Selon déclaration reçue au greffe le 2 août 2023, M. [A] a interjeté appel de cette décision, l'appel portant sur toutes les dispositions dûment reprises.

Par dernières conclusions transmises le 18 octobre 2023, auxquelles il est renvoyé pour plus ample exposé des prétentions et moyens, il sollicite de la cour qu'elle :

- réforme l'ordonnance entreprise ;

- juge que le premier juge a commis une erreur de droit en retenant le trouble manifestement illicite et en qualifiant les ouvertures de vues, sans mettre en évidence les critères donnés par l'article 678 du code civil ;

- juge que le juge des référés est incompétent pour connaître de la demande au profit du juge du fond ;

en conséquence ;

- rejette l'intégralité des demandes de M. [P] ;

- déboute M. [P] de son appel incident ;

reconventionnellement ;

- se déclare incompétent au profit du juge du fond ;

en toute hypothèse :

- condamne M. [P] à lui payer la somme de 3 000 euros sur le fondement de l'article 700 du code de procédure civile.

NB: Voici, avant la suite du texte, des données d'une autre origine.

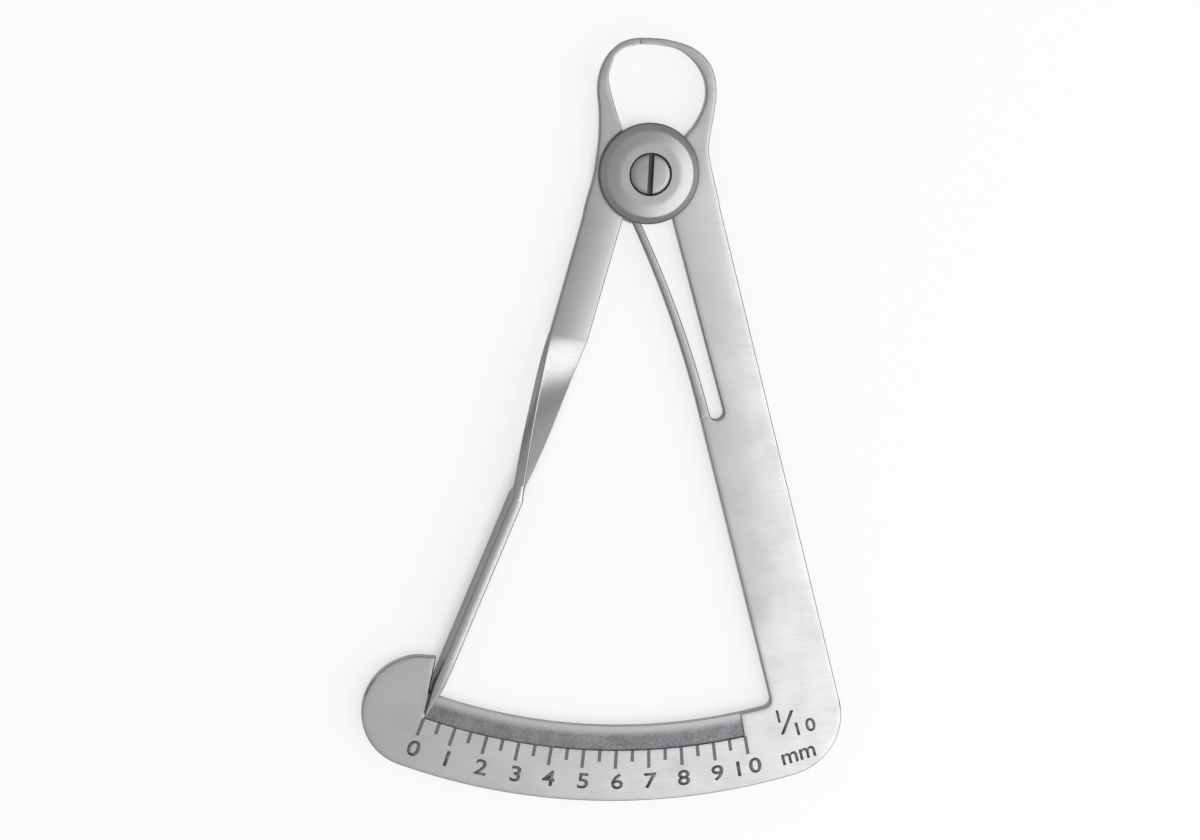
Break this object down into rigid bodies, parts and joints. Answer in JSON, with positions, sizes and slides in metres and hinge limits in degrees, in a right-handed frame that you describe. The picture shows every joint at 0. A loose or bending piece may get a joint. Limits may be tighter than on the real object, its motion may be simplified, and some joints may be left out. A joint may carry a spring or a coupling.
{
  "type": "spring caliper",
  "caption": "Spring caliper of two pivoted flat steel arms: curved jaws above, and below a twisted pointer that runs over an engraved millimetre arc.",
  "frame": {"origin": "centre of the back disc's rear face, on the pivot axis; the instrument lies on its back", "axes": "+Z out of the scale's face along the pivot, +Y from the pivot towards the jaws, +X towards the scale arm"},
  "size_m": [0.0677, 0.1061, 0.0045],
  "materials": {
    "satin_steel": "satin ground stainless steel",
    "spring_steel": "satin spring-hard stainless steel",
    "polished_steel": "polished stainless steel",
    "screw_steel": "turned stainless steel"
  },
  "bodies": {
    "scale_frame": {"scale_arm": "satin_steel", "front_disc": "polished_steel", "back_disc": "polished_steel", "pivot_screw": "screw_steel"},
    "pointer": {"pointer_arm": "satin_steel"},
    "spring": {"leaf_spring": "spring_steel"}
  },
  "joints": [
    {"name": "jaw_pivot", "type": "hinge", "parent": "scale_frame", "child": "pointer", "pos_m": [0, 0, 0.00225], "axis": [0, 0, 1], "range_deg": [0, 32.7], "stiffness_Nm_per_rad": 0.1, "springref_deg": -11.46},
    {"name": "spring_flex", "type": "hinge", "parent": "scale_frame", "child": "spring", "pos_m": [0.00795, -0.03337, 0.00225], "axis": [0, 0, -1], "range_deg": [0, 7.9]}
  ],
  "couplings": [
    {"joint": "spring_flex", "follows": "jaw_pivot", "ratio": 0.24}
  ]
}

Au soutien de ses prétentions, il fait valoir :

- que sa construction est désormais conforme à la déclaration préalable de travaux ;

- que le site est délicat, que les dossiers ont été regardés avec précision puisque le Port de [Localité 4] est classé et que l'architecte des bâtiments de France intervient sur ce site ;

- qu'aucune fenêtre principale de la façade principale donnant sur le [Adresse 10] dénommé [Adresse 11], n'a été supprimée ;

- que les ouvertures principales de la façade sur le quai sont maintenues ;

- que les deux ouvertures dont il est question aujourd'hui sont une ouverture en arrière-plan se trouvant derrière la terrasse de M. [A] et une ouverture latérale donnant sur le côté gauche, face à la construction qui existait déjà sur la terrasse et que cette ouverture était déjà à moins de 1,90 m de la construction se trouvant sur la terrasse ;

- qu'il faut s'interroger sur le régime juridique applicable à la situation, à savoir ni nous sommes en présence de l'application des dispositions du code civil ou de celle de la copropriété ;

- que les deux immeubles, qui comportent deux adresses différentes sont imbriqués les uns dans les autres ;

- qu'à l'époque les travaux de M. [P] ont été validés par une assemblée de copropriété, que le document a été enregistré chez le notaire et qu'il s'agit de l'acte du 3 juillet 2018 ;

- que M. [P] n'avait pas les deux ouvertures des vues sur la terrasse ;

- que M. [P] n'est aucunement propriétaire du mur aux droits des combles ;

- que ces murs appartiennent à la copropriété ;

- que dans le cadre de la rénovation il a pris la propriété des combles qui appartenaient aux parties communes de l'immeuble dans lequel était sa copropriété ;

- que ce sont ses propres travaux autorisés par sa copropriété qui lui ont permis d'acquérir la propriété des ouvertures existantes et d'inclure dans son lot les deux ouvertures qu'il revendique ;

- que M. [P] est de mauvaise foi ;

-qu'il n'y a pas de trouble manifestement illicite, car cela supposerait d'avoir une atteinte à un droit qui n'existe pas.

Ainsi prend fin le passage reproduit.